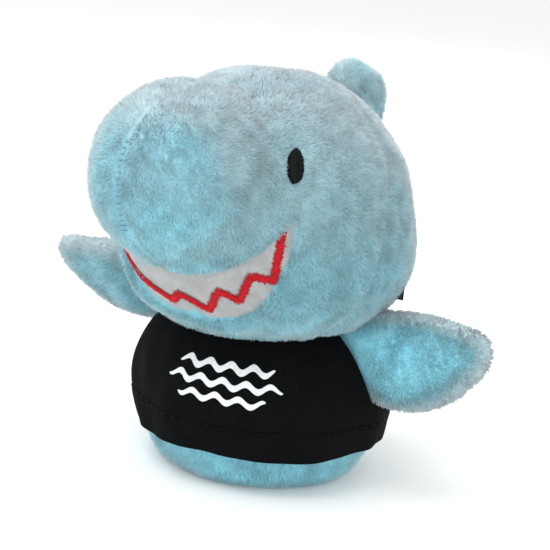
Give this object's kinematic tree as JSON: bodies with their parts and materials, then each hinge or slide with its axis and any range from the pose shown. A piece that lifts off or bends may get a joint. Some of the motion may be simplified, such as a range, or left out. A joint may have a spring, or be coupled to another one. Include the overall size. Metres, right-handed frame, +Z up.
{
  "type": "plush shark",
  "caption": "Small stuffed shark sitting upright on a weighted base, with a big round head, embroidered face, three soft fins and a plain knit shirt.",
  "frame": {"origin": "centre of the flat base that the toy sits on", "axes": "+Z up from the base, -Y out of the chest, +X towards the shark's own left side"},
  "size_m": [0.1247, 0.0906, 0.1018],
  "materials": {
    "plush_blue": "matte",
    "felt_white": "matte",
    "shirt_knit": "matte",
    "fibre_fill": "matte",
    "pouch_cloth": "matte",
    "pellet_plastic": "satin",
    "thread_black": "satin",
    "thread_red": "satin",
    "thread_blue": "satin",
    "print_film": "satin",
    "label_satin": "satin"
  },
  "bodies": {
    "torso": {"base_panel": "plush_blue", "body_back_panel": "plush_blue", "body_filling": "fibre_fill", "body_front_panel": "plush_blue", "chest_print": "print_film", "hem_stitching": "thread_black", "pellet_pouch": "pouch_cloth", "pellets": "pellet_plastic", "shirt_back_panel": "shirt_knit", "shirt_front_panel": "shirt_knit"},
    "neck": {"neck_filling": "fibre_fill"},
    "head": {"chin_panel": "plush_blue", "eye_left": "thread_black", "eye_right": "thread_black", "head_back_left_panel": "plush_blue", "head_back_right_panel": "plush_blue", "head_filling": "fibre_fill", "head_left_panel": "plush_blue", "head_right_panel": "plush_blue", "mouth_panel": "felt_white", "mouth_stitching": "thread_red", "sewn_label": "label_satin", "snout_seam_stitches": "thread_blue"},
    "dorsal_fin": {"dorsal_fin_filling": "fibre_fill", "dorsal_fin_left_panel": "plush_blue", "dorsal_fin_right_panel": "plush_blue"},
    "left_fin": {"left_fin_back_panel": "plush_blue", "left_fin_filling": "fibre_fill", "left_fin_front_panel": "plush_blue"},
    "right_fin": {"right_fin_back_panel": "plush_blue", "right_fin_filling": "fibre_fill", "right_fin_front_panel": "plush_blue"}
  },
  "joints": [
    {"name": "head_turn", "type": "hinge", "parent": "torso", "child": "neck", "pos_m": [0, 0, 0.04], "axis": [0, 0, 1], "range_deg": [-12, 12], "stiffness_Nm_per_rad": 0.3},
    {"name": "head_nod", "type": "hinge", "parent": "neck", "child": "head", "pos_m": [0, 0, 0.04], "axis": [0.9781, -0.2079, 0], "range_deg": [-4, 4], "stiffness_Nm_per_rad": 0.5},
    {"name": "left_fin_sweep", "type": "hinge", "parent": "torso", "child": "left_fin", "pos_m": [0.0314, -0.00253, 0.033], "axis": [-0.3246, 0.0261, 0.9455], "range_deg": [-18, 18], "stiffness_Nm_per_rad": 0.02},
    {"name": "right_fin_sweep", "type": "hinge", "parent": "torso", "child": "right_fin", "pos_m": [-0.03147, -0.00164, 0.03828], "axis": [0.3681, -0.5144, 0.7745], "range_deg": [-18, 18], "stiffness_Nm_per_rad": 0.02},
    {"name": "dorsal_fin_bend", "type": "hinge", "parent": "head", "child": "dorsal_fin", "pos_m": [0.00405, 0.01904, 0.09023], "axis": [0.1391, 0.6545, -0.7431], "range_deg": [-15, 15], "stiffness_Nm_per_rad": 0.01}
  ]
}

_ _ _

Quote each line of the listing above exactly.

**Full answer:**
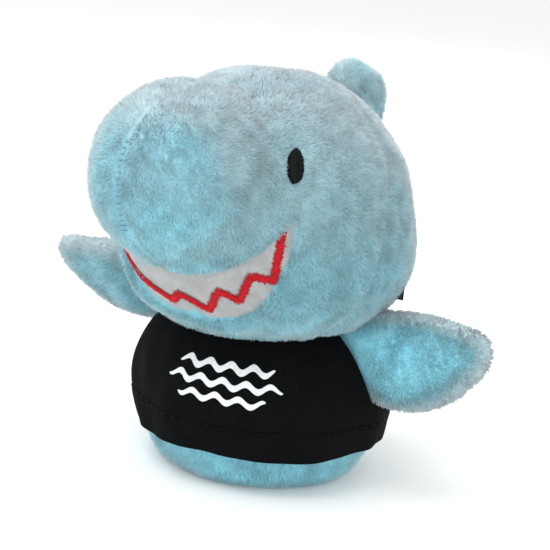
Give this object's kinematic tree as JSON: bodies with their parts and materials, then each hinge or slide with its axis and any range from the pose shown. A piece that lifts off or bends may get a joint. Some of the motion may be simplified, such as a range, or left out. A joint may have a spring, or be coupled to another one. Include the overall size. Metres, right-handed frame, +Z up.
{
  "type": "plush shark",
  "caption": "Small stuffed shark sitting upright on a weighted base, with a big round head, embroidered face, three soft fins and a plain knit shirt.",
  "frame": {"origin": "centre of the flat base that the toy sits on", "axes": "+Z up from the base, -Y out of the chest, +X towards the shark's own left side"},
  "size_m": [0.1247, 0.0906, 0.1018],
  "materials": {
    "plush_blue": "matte",
    "felt_white": "matte",
    "shirt_knit": "matte",
    "fibre_fill": "matte",
    "pouch_cloth": "matte",
    "pellet_plastic": "satin",
    "thread_black": "satin",
    "thread_red": "satin",
    "thread_blue": "satin",
    "print_film": "satin",
    "label_satin": "satin"
  },
  "bodies": {
    "torso": {"base_panel": "plush_blue", "body_back_panel": "plush_blue", "body_filling": "fibre_fill", "body_front_panel": "plush_blue", "chest_print": "print_film", "hem_stitching": "thread_black", "pellet_pouch": "pouch_cloth", "pellets": "pellet_plastic", "shirt_back_panel": "shirt_knit", "shirt_front_panel": "shirt_knit"},
    "neck": {"neck_filling": "fibre_fill"},
    "head": {"chin_panel": "plush_blue", "eye_left": "thread_black", "eye_right": "thread_black", "head_back_left_panel": "plush_blue", "head_back_right_panel": "plush_blue", "head_filling": "fibre_fill", "head_left_panel": "plush_blue", "head_right_panel": "plush_blue", "mouth_panel": "felt_white", "mouth_stitching": "thread_red", "sewn_label": "label_satin", "snout_seam_stitches": "thread_blue"},
    "dorsal_fin": {"dorsal_fin_filling": "fibre_fill", "dorsal_fin_left_panel": "plush_blue", "dorsal_fin_right_panel": "plush_blue"},
    "left_fin": {"left_fin_back_panel": "plush_blue", "left_fin_filling": "fibre_fill", "left_fin_front_panel": "plush_blue"},
    "right_fin": {"right_fin_back_panel": "plush_blue", "right_fin_filling": "fibre_fill", "right_fin_front_panel": "plush_blue"}
  },
  "joints": [
    {"name": "head_turn", "type": "hinge", "parent": "torso", "child": "neck", "pos_m": [0, 0, 0.04], "axis": [0, 0, 1], "range_deg": [-12, 12], "stiffness_Nm_per_rad": 0.3},
    {"name": "head_nod", "type": "hinge", "parent": "neck", "child": "head", "pos_m": [0, 0, 0.04], "axis": [0.9781, -0.2079, 0], "range_deg": [-4, 4], "stiffness_Nm_per_rad": 0.5},
    {"name": "left_fin_sweep", "type": "hinge", "parent": "torso", "child": "left_fin", "pos_m": [0.0314, -0.00253, 0.033], "axis": [-0.3246, 0.0261, 0.9455], "range_deg": [-18, 18], "stiffness_Nm_per_rad": 0.02},
    {"name": "right_fin_sweep", "type": "hinge", "parent": "torso", "child": "right_fin", "pos_m": [-0.03147, -0.00164, 0.03828], "axis": [0.3681, -0.5144, 0.7745], "range_deg": [-18, 18], "stiffness_Nm_per_rad": 0.02},
    {"name": "dorsal_fin_bend", "type": "hinge", "parent": "head", "child": "dorsal_fin", "pos_m": [0.00405, 0.01904, 0.09023], "axis": [0.1391, 0.6545, -0.7431], "range_deg": [-15, 15], "stiffness_Nm_per_rad": 0.01}
  ]
}